40 Years Of Simon, The Electronic Game That Never Stops Reinventing Itself

106 31/05/2022

“Many more complicated games came and went,” notes Randy Klimpert, the current director of design and development for the Simon brand at Hasbro, which acquired Milton Bradley in 1984. “The simplicity of the play and the very basic, spartan elements, I think, are what makes Simon classic and also gives us the opportunity to keep updating it.”

40 Years Of Simon, The Electronic Game That Never Stops Reinventing Itself

Simon was a multiplayer game from the start. Players would sit around the glowing object centered on a table, like a crystal ball at a seance. But Klimpert says the product’s stationary nature was less of a conscious design decision than it was a limitation of technology at the time: “The original Simon was huge. It wasn’t very portable. It needed four D batteries. It necessarily needed to take up space.”
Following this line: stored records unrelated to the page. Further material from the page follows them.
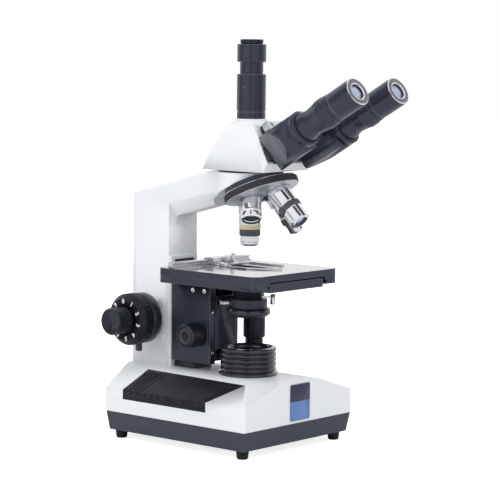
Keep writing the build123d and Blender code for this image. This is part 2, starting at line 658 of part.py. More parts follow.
def iris_lever():
    """The iris ring with its lever and upright handle."""
    ring = cyl(12.9, IRIS_Z[0] + 0.1, IRIS_Z[1] - 0.1) - cyl(8.5, IRIS_Z[0] - 1, IRIS_Z[1] + 1)
    arm_bar = Pos(0, 0, IRIS_Z[0] + 0.5) * Rot(0, 0, degrees(IRIS_ANGLE)) * Pos(17.5, 0, 0) * Box(13, 2.6, 2.0,
                                                                                              align=LOW)
    x, y = 24.5 * cos(IRIS_ANGLE), 24.5 * sin(IRIS_ANGLE)
    handle = chamfer(cyl(2.7, 143.2, 153.8, x, y).edges(), 0.5)
    return ring + arm_bar + handle


def clamp_place():
    """The clamp screw's own axis, out through the clamping ring."""
    return Pos(0, 0, CLAMP_Z) * Rot(0, 0, degrees(CLAMP_ANGLE)) * Rot(0, 90, 0)


def clamp_screw():
    screw = turned([(0, 15.9), (1.8, 15.9), (1.8, 21.4), (3.2, 21.4), (3.2, 30.0), (2.6, 30.6), (0, 30.6)])
    screw -= knurl(3.2, 21.9, 29.6, 18, width=0.6)
    return clamp_place() * screw


def filter_holder():
    """A swing-out ring under the condenser, with the filter glass lying in it."""
    ring = turned([(15.0, 131.0), (18.2, 131.0), (22.2, 134.4), (22.2, 135.7), (17.2, 135.7), (17.2, 133.2),
                   (15.0, 133.2)])
    ring += cyl(4.0, 131.8, 135.7, *FILTER_PIVOT) - cyl(17.5, 130, 137)
    ring -= cyl(1.6 + RUN, 130, 137, *FILTER_PIVOT)
    ring -= cyl(2.8 + GAP, 130, 131.8, *FILTER_PIVOT)
    glass = cyl(17.1, 133.2, 135.2)
    return Compound([s for part in (ring, glass) for s in part.solids()])


def condenser_knob():
    """Knob with concentric rings on its face, shaft and pinion."""
    knob = turned([(0, 24.0), (12.0, 24.0), (12.4, 24.5), (12.4, 41.0), (11.6, 42), (9.2, 42), (9.2, 41.2),
                   (6.4, 41.2), (6.4, 42), (4.6, 42), (4.6, 40.6), (0, 40.6)])
    knob -= knurl(12.4, 24.6, 40.8, 48, width=0.7)
    knob = knob.rotate(Axis.Y, -90)
    shaft = cyl(3.0, -24.5, 13.5)
    pinion = Pos(0, 0, -6) * gear(PITCH_R, PINION_TEETH, 12).rotate(Axis.Z, -90)
    return Pos(0, CK_Y, CK_Z) * (knob + (shaft + pinion).rotate(Axis.Y, 90))


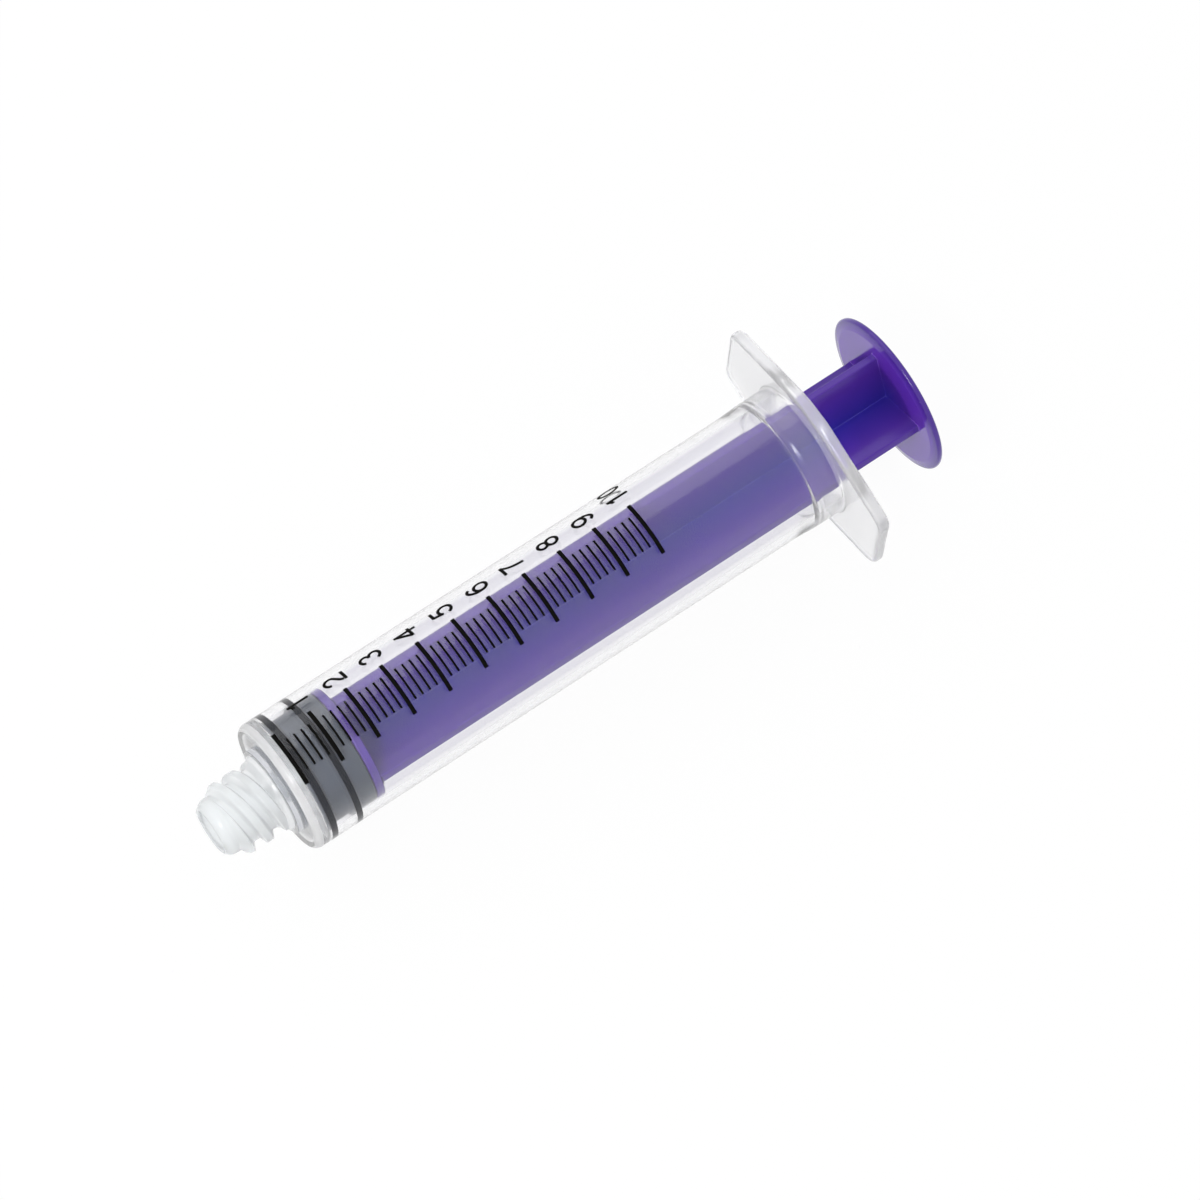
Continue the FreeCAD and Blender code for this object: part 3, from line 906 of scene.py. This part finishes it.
def make_world():
    """An even pale room that lights softly and is white to the camera and through the barrel."""
    world = bpy.data.worlds.new("studio")
    world.use_nodes = True
    world.node_tree.nodes.clear()
    out = add_node(world, "ShaderNodeOutputWorld")
    path = add_node(world, "ShaderNodeLightPath")
    seen = add_node(
        world, "ShaderNodeMath", {"operation": "MAXIMUM"},
        _0=path.outputs["Is Camera Ray"], _1=path.outputs["Is Transmission Ray"])
    strength = add_node(world, "ShaderNodeMapRange", {"To Min": ROOM_LIGHT, "To Max": 1.0})
    world.node_tree.links.new(seen.outputs[0], strength.inputs["Value"])
    sky = add_node(world, "ShaderNodeBackground", {"Color": (1, 1, 1, 1)},
                   Strength=strength.outputs["Result"])
    world.node_tree.links.new(sky.outputs[0], out.inputs["Surface"])
    bpy.context.scene.world = world


def add_lamp(name, place, target, size, power):
    """A soft lamp, so wide across the syringe and so long along it, turned to a target."""
    data = bpy.data.lights.new(name, "AREA")
    data.shape = "RECTANGLE"
    data.size, data.size_y = size
    data.energy = power
    lamp = bpy.data.objects.new(name, data)
    bpy.context.scene.collection.objects.link(lamp)
    lamp.location = place
    away = Vector(place) - Vector(target)
    lamp.rotation_euler = away.to_track_quat("Z", "Y").to_euler()


make_world()
add_lamp("key", (-0.28, -0.12, 0.485), (0.05, 0, 0), (0.22, 0.05), 1.1)
add_lamp("fill", (0.1, 0.45, 0.4), (0.05, 0, 0), (0.5, 0.5), 0.6)

# %% [markdown]
# ## Camera
# The view is the photograph's. Three turns set it: the view first looks square at the syringe,
# turned about its axis; then it swings, so that the nozzle comes nearer; then it rolls, so that
# the syringe rises to the right.

# %% Camera
TURN, SWING, ROLL = np.radians((16.5, 13.554, 32.93))
DISTANCE = 0.7592
PICTURE_PX = 1200
PX_PER_MM = 8.047
AIM_X = 85.018
AIM_PX = np.array([778.94, 464.27])
SENSOR_MM = 36.0


def make_camera():
    """Camera at the end of the line of sight through the aim point, which lands on AIM_PX."""
    across = np.array([0, -np.cos(TURN), -np.sin(TURN)])
    facing = np.array([0, -np.sin(TURN), np.cos(TURN)])
    along = np.array([1.0, 0, 0])
    level = np.cos(SWING) * along + np.sin(SWING) * facing
    back = np.cos(SWING) * facing - np.sin(SWING) * along
    right = np.cos(ROLL) * level + np.sin(ROLL) * across
    down = np.cos(ROLL) * across - np.sin(ROLL) * level
    off = (AIM_PX - PICTURE_PX / 2) / PX_PER_MM * MM
    place = AIM_X * MM * along - off[0] * right - off[1] * down + DISTANCE * back
    data = bpy.data.cameras.new("view")
    data.sensor_width = SENSOR_MM
    data.lens = PX_PER_MM * DISTANCE / MM / PICTURE_PX * SENSOR_MM
    camera = bpy.data.objects.new("view", data)
    bpy.context.scene.collection.objects.link(camera)
    turned = np.eye(4)
    turned[:3] = np.stack([right, -down, back, place], axis=1)
    camera.matrix_world = Matrix(turned.tolist())
    bpy.context.scene.camera = camera
    print(f"lens {data.lens:.1f} mm at {place.round(3)}")


make_camera()
bpy.context.scene.view_settings.view_transform = "Standard"
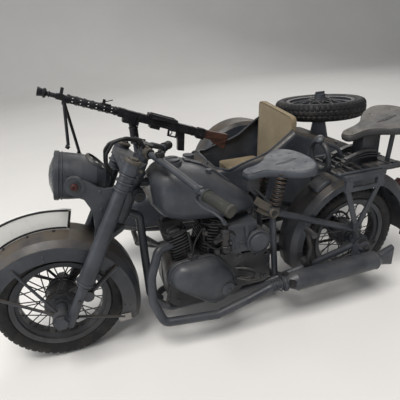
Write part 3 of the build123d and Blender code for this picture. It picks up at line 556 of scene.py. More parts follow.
@dataclass(frozen=True)
class FieldPaint:
    """Matte field paint: cloudy colour, settled dust, scuffs and a faint orange peel."""

    name: str = "field_paint"
    base: Colour = (0.029, 0.033, 0.041)
    pale: Colour = (0.051, 0.057, 0.069)
    dust: Colour = (0.092, 0.078, 0.060)
    dust_amount: float = 0.16
    scuff: Colour = (0.135, 0.145, 0.165)
    roughness: float = 0.33

    def build(self) -> bpy.types.Material:
        """Make the material.

        Returns:
            The material.
        """
        r = Recipe(self.name)
        cloud = r.between(r.noise(38, 4), 0.35, 0.68)
        colour = r.mix(cloud, self.base, self.pale)
        speck = r.between(r.noise(900, 2, 0.7), 0.69, 0.76, 0.0, 0.55)
        colour = r.mix(speck, colour, self.scuff)
        streak = r.between(r.noise(260, 3, 0.75, (1, 1, 0.12)), 0.62, 0.78, 0.0, 0.3)
        colour = r.mix(streak, colour, self.scuff)
        patch = r.between(r.noise(38, 5, 0.65), 0.22, 0.72)
        low = r.between(r.height(), 0.0, 0.09, 0.55, 0.0)
        amount = r.sum("MULTIPLY", r.sum("MAXIMUM", r.facing_up(), low),
                       r.sum("MULTIPLY", patch, self.dust_amount * 2))
        colour = r.mix(amount, colour, self.dust)
        r.give("Base Color", colour)
        r.give("Roughness", r.sum("ADD", r.between(r.noise(120, 3), 0.3, 0.7, 0, 0.16), self.roughness))
        r.give("Specular IOR Level", 0.36)
        r.bump(r.noise(700, 3, 0.7), 0.00012, 0.5)
        return r.material


@dataclass(frozen=True)
class Metal:
    """Bare or oily metal: cloudy colour, stains in a second colour and a fine grain."""

    name: str
    base: Colour
    stain: Colour
    stain_amount: float = 0.5
    metallic: float = 0.85
    roughness: float = 0.4
    grain: float = 600.0

    def build(self) -> bpy.types.Material:
        """Make the material.

        Returns:
            The material.
        """
        r = Recipe(self.name)
        patch = r.between(r.noise(110, 5, 0.7), 0.42, 0.66, 0.0, self.stain_amount)
        colour = r.mix(patch, self.base, self.stain)
        colour = r.mix(r.between(r.noise(1400, 2, 0.8), 0.45, 0.7, 0, 0.3), colour,
                       tuple(c * 0.5 for c in self.base))
        r.give("Base Color", colour)
        r.give("Metallic", self.metallic)
        r.give("Roughness", r.sum("ADD", r.between(r.noise(160, 4), 0.3, 0.7, -0.06, 0.2), self.roughness))
        r.bump(r.noise(self.grain, 4, 0.7), 0.0001, 0.6)
        return r.material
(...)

“With Simon, it’s the core basic gameplay that’s so compelling, but it’s also done in such an attractive package,” says J.P. Dyson, director of the International Center for the History of Electronic Games in Rochester, NY. “It’s the lights, the sounds,” He cites Simon’s social aspect as contributing to its early success, comparing it to Pokémon Go versus the virtual reality headset-like isolation that characterized earlier handheld electronic games.